EXTERIOR: The west front of the northern section has a northernmost bay with two-light mullioned windows and then three bays with ogee-arched windows with double lancets and three gables with mullioned windows. To the south is a wide gable of three storeys and attic with central ogee-arched double lancet flanked by single lancet windows. To the north of the gable there is a narrow two storey staircase tower with lancet windows, battlements with cross-shaped decoration and triangular spire with ball finial. The east elevation is similar but has no staircase window. The later buildings attached to the ground floor are not of special interest. The western side of the southern part has five gabled dormers with mullioned windows and the lower floors have mullioned and transomed casements of two or three lights with trefoil heads. There is one buttress and an external stone chimneystack towards the northern end. The eastern side is similar but there are three buttresses and a central three storey square tower, under a squat broached spire, with two lancet windows and statue under a canopy over a cambered arched doorcase. The south end is gabled with arched tripartite gabled window with trefoil heads and a canted bay of two storeys and basement below with mullioned and transomed windows, the first floor with arched heads, the ground floor windows with flat arches. The interior has a wodden winder staircase to the northern part and a dogleg staircase with two stick balusters to each tread and newel posts with moulded finials and pendants.

INTERIOR: Some attic rooms have simple arched braced roofs and there are some four-panelled doors and simple wooden fireplaces with pilasters.

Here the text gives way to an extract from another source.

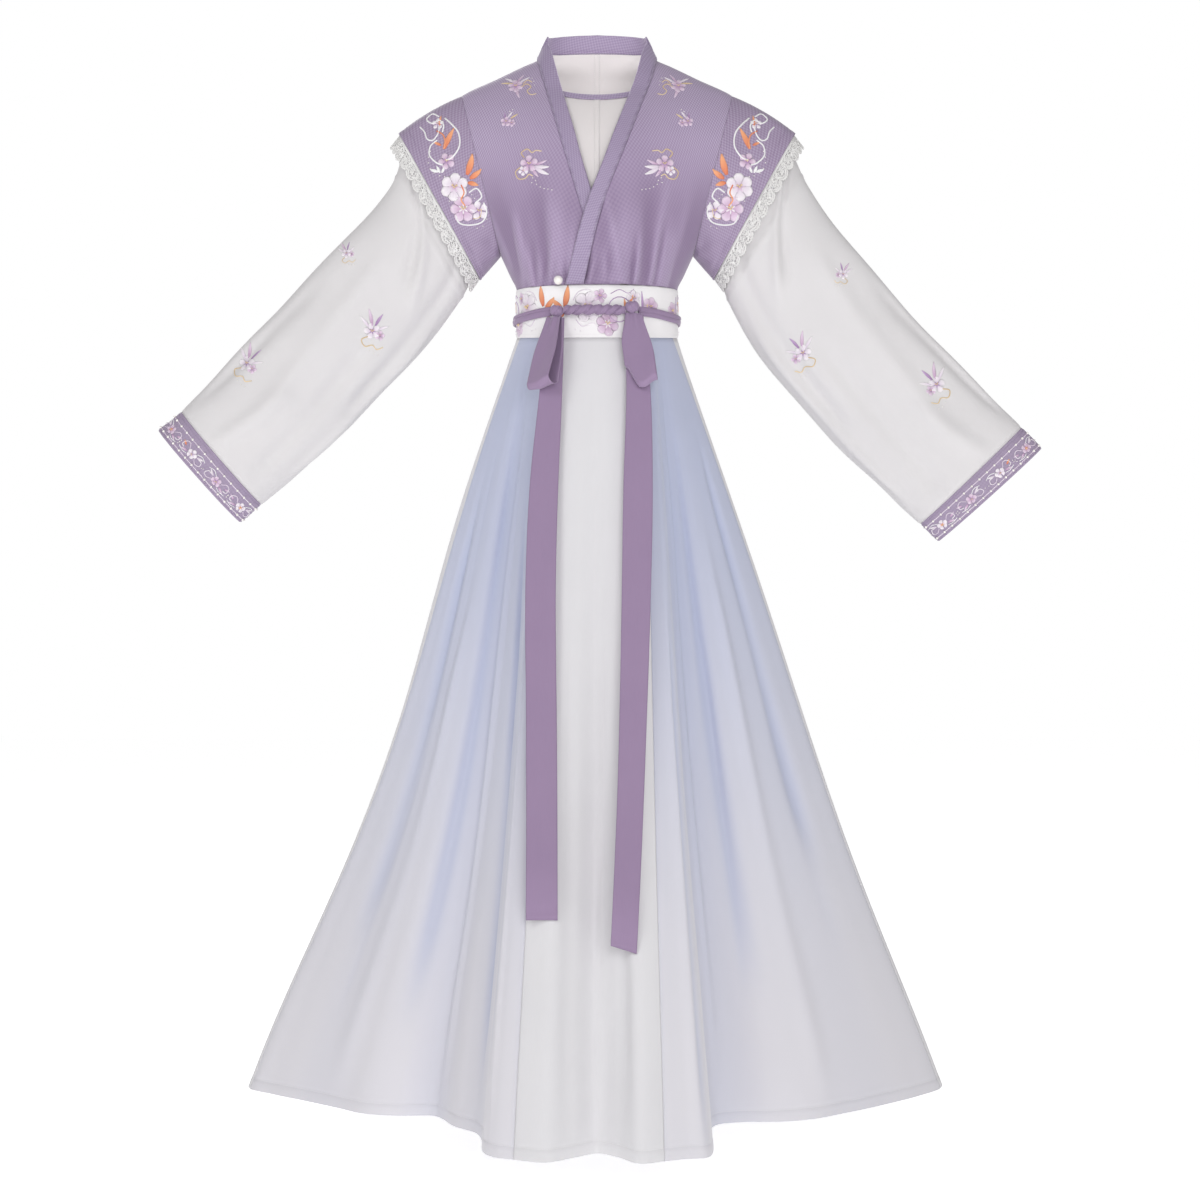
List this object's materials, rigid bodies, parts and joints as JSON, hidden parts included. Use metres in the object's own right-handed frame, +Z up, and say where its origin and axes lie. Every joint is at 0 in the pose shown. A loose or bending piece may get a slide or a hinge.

HISTORY: This building is situated on the western boundary of a large convent site, originally purchased in 1834 by the Rev. Jones with a bequest of £10,000 from Lady Stanley of Puddington. In 1848 nuns of the newly formed Catholic teaching order, "The Society of the Holy Child Jesus" moved into the convent. The architect William Wilkinson Wardell was employed to complete the convent building and design a Girls Poor School and entrance in the boundary walls, which had been erected in the middle of the 1830s. The foundation of the Girls Poor School was laid in 1849 and the entrance arch built in 1850. The Girls Poor School is now known as The Gatehouse. Wardell also built a presbytery on the site in 1856 and at about the same time the founder of the order, Cornelia Connelly, received permission from the Catholic church hierarchy to build a training college, which was built to the south of the girls Poor School. The entire building is shown on the 1873 Ordnance Survey map but it is likely that the northern part could have been built originally as part of the school, circa 1849, and the southern part was built as the training college circa 1856 as there is a change in character. The northern part has ogee-headed double lancet windows and the southern part trefoil-headed windows and there is a change in level at the junction of the two sections. The Training College closed in 1862 and he building became the Middle School. In 1883 the Middle School was re-located to Mayfield and the Junior School moved into the building. At this time a tunnel was built connecting the building to the main convent building. In 1914 it is thought that the northern part of the building was heightened by a storey. In 1974 "The Society of the Holy Child Jesus" moved the whole school to Mayfield and in 1976 the site was bought for use as a summer language school, in which use it has remained up to the present day.

STATEMENT OF IMPORTANCE: A little altered mid C19 Gothic style educational building by the notable Catholic architect William Wilkinson Wardell. Historically it is an important part of the story of the teaching order "The Society of the Holy Child Jesus", the first new native congregation of women founded in England since the Reformation, part probably having been built as part of the Girls Poor School of circa 1849, the rest purpose-built as a training college. It forms part of a number of listed buildings on the convent site, others also by the architect William Wilkinson Wardell.